Мы стали спешно сколачивать домики. Несколько дней стучал в комнате деда молоток, шумел рубанок и пол был завален стружками. Только сделать домики для всех птиц деду не пришлось.
Скворцов налетело такое множество, что для изготовления скворечен нам бы пришлось открыть мастерскую и трудиться в ней дни и ночи.
Мы бросили эту затею, и скворцы, я думаю, были не в обиде. Во всяком случае, они чувствовали себя великолепно и устраивали гнезда в дуплах деревьев сами. Они пели на восходе солнца песни, возились в огороде, словно ничего особенного не случилось и незачем было беспокоиться.

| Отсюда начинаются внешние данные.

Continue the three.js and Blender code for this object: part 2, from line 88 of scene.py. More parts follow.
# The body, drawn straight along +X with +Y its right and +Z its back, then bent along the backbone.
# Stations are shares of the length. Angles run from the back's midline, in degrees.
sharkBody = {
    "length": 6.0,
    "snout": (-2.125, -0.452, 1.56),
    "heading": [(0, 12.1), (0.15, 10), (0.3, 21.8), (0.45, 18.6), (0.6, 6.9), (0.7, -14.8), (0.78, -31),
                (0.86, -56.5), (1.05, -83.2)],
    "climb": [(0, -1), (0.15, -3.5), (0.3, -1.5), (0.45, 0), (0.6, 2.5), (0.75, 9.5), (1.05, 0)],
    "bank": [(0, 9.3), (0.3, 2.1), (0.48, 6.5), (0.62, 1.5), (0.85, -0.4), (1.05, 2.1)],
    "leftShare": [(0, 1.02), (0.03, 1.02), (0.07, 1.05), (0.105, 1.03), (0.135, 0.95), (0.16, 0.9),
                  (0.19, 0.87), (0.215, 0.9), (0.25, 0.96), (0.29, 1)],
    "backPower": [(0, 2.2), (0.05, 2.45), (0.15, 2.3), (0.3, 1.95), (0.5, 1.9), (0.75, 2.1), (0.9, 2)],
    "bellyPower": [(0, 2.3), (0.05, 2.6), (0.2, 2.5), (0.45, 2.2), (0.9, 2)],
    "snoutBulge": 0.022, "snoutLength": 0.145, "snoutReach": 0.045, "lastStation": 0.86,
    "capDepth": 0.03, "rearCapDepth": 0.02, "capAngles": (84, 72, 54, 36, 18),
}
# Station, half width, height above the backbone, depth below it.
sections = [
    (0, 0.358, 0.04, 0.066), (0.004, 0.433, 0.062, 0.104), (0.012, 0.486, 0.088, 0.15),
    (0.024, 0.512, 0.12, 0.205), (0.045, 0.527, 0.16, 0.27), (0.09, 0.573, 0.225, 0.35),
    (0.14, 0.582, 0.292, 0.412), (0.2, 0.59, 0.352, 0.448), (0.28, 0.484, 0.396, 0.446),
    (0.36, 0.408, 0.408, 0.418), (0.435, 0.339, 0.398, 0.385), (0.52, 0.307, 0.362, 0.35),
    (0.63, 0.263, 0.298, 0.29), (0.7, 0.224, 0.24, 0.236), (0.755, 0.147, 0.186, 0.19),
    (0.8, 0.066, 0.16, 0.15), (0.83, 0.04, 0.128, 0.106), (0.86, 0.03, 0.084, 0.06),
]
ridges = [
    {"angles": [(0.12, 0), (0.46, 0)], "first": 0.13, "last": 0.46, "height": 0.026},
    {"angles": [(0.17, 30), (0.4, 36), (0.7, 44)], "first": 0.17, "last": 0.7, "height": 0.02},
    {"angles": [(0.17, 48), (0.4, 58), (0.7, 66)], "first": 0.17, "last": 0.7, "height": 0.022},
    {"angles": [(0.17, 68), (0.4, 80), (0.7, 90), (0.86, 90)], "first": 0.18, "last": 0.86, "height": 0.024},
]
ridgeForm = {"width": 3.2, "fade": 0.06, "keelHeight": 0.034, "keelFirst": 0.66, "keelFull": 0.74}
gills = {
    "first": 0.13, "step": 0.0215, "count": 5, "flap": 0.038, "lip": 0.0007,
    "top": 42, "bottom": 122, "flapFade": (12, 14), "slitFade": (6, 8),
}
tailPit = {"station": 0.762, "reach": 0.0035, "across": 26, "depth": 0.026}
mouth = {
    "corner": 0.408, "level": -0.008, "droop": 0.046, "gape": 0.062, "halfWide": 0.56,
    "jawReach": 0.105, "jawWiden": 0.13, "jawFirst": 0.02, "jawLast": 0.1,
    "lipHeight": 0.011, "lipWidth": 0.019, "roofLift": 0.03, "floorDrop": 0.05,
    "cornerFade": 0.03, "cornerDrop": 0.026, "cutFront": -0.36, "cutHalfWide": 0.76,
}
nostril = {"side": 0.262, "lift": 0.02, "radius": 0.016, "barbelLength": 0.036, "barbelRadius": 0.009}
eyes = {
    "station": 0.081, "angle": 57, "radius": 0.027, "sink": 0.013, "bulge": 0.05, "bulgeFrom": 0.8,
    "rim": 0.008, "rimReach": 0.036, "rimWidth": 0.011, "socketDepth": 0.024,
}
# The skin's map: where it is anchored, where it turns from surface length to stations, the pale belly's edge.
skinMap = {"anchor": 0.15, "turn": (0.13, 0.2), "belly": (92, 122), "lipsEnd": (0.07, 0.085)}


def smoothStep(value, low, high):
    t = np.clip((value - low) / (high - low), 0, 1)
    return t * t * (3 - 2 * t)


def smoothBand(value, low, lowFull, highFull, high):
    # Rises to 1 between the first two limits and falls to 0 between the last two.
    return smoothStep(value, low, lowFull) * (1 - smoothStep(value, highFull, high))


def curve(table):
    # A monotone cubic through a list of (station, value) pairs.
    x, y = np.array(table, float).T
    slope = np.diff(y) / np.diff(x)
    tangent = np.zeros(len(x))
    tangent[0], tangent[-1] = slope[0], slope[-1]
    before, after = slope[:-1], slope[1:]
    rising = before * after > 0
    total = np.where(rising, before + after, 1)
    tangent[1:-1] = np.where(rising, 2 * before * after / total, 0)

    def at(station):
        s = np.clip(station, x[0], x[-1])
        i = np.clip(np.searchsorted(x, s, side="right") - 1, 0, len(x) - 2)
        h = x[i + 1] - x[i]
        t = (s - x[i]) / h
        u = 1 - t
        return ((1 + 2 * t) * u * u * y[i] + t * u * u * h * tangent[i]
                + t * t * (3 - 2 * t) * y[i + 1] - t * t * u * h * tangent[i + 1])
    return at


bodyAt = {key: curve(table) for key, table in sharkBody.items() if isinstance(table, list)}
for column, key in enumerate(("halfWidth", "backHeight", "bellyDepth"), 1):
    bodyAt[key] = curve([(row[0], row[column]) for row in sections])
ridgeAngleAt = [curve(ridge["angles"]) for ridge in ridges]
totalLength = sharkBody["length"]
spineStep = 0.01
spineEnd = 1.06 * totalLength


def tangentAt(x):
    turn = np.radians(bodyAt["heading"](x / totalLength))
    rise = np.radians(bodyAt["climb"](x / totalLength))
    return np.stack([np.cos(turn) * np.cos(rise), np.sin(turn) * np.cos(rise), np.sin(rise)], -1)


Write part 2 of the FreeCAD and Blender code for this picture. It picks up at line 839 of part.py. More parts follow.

Может, и прав был дед, говоря, что это все его скворцы вдруг собрались вместе и прилетели, а может, это были другие? И почему им было не поселиться у нас? Ведь другого такого места на свете не найти!
Облака улетают
Снег таял незаметно. Вначале были пятна в белом море, но прогалины расширились и обнажили вспаханные поля, красные гранитные валуны, огородные грядки.
Полем можно идти без лыж. Снег держится в низинах, где зима навертела сугробы. Теперь они потеряли свою былую пышность, лежат плоско, оторванные друг от друга, будто белые облака, легкие, подвижные, не соберутся никак улететь.
Но вчера улетело одно облако, а сегодня другое. Они не торопятся. Им нравится лежать на земле, слушать птиц и греться на солнце.
Косогором по полю прошел колхозный трактор с тележкой.
На просушенной земле, желтой от разбросанной соломы и прошлогодних колосьев ржи, остановился. Девушки стали выгружать из тележки белый порошок удобрений.
Люди начали свой обычный труд — растить урожай.
День жаркий. Открытое небо зовет облака к себе. Сегодня они, наверное, снимутся и улетят все. Будут они вольно бороздить воздушный океан, собирать воду в каплях, обрушиваться на землю грозными дождями, летними дождями, мокрыми дождями, проливными дождями.
Палочка
К нам на кордон попросился жить дачник, маленький, лысый и учтивый старик. В кухне дед устроил ему постель, принес сена, поднял из погреба ведро картошки. Дачник был болен; он приехал в лес потому, что врачи предписали ему отдых, тишину и свежий воздух.
Время было осеннее. По утрам в окно виднелся иней. Он покрывал на поле еще зеленую траву, серебрил дорогу.
Постепенно промерзала земля и в полдень уже не оттаивала на небольшом солнце; тучи собирались над лесом. Опали листья.
Целыми днями дачник неподвижно сидел у окна в пальто и шапке или начинал говорить о бензине, тормозах, сцеплениях и дорогах.
Сорок пять лет проработал он шофером и теперь ушел на пенсию. За свою долгую жизнь он исколесил тысячи дорог. Он возил новгородского губернатора, красного питерского комиссара Киселева, академика Павлова, адмирала Петровского и многих других, очень многих людей.
Теперь он был болен, и, как говорил сам, его качало из стороны в сторону, точно он был пьян.
У него была палочка, легкая, лакированная, с именным вензелем на набалдашнике.
Мы с дедом в ту пору клеймили для рубки деревья; возвращались домой поздно, громко стучали о порог сапогами, клали на полку топоры и увесистое клеймо, похожее на кузнечный молот, и начинали варить ужин. С нами в дом приходил запах леса, от рабочей одежды пахло свежей сыростью. В сумке от противогаза мы приносили подмороженные грибы подбрусенки, клюкву, что подбирали по пути. За день мы здорово уставали, — вечером в глазах неотступно мелькали цифры, клейма на свежих затесах старых деревьев, острие топора, ветки, пни. Мы с дедом торопились закончить работу дотемна и гадали: скоро ли зима?
С приездом человека, смыслящего в механизмах, у деда появилась срочная забота. Он извлек из-под кровати испорченную дрель и показал шоферу. Тот объяснил, что для починки инструмента нужны новые шестерни.
Разговор о дрели сблизил двух дедов. Но знакомство они начали издалека, с загадок. Деду была предложена наилегчайшая загадка о топоре: в лес идет — домой смотрит, домой идет — в лес смотрит. Дед, чуть выждав время для накала, отгадал ее и предложил свою.
На мой взгляд, это был целый исторический и философский трактат про Петра Первого. Раз поехал Петр Первый выбрать место для города Питера. Застала его ночь. Спит он — ни на суше ни на воде, утром встает, умывается — ни сухим ни мокрым; утирается — ни тканым ни пряным. Едет дальше. Попадается ему зло. Он взял зло и в зло бросил. Попадается добро. Он взял добро и из добра добром выгнал.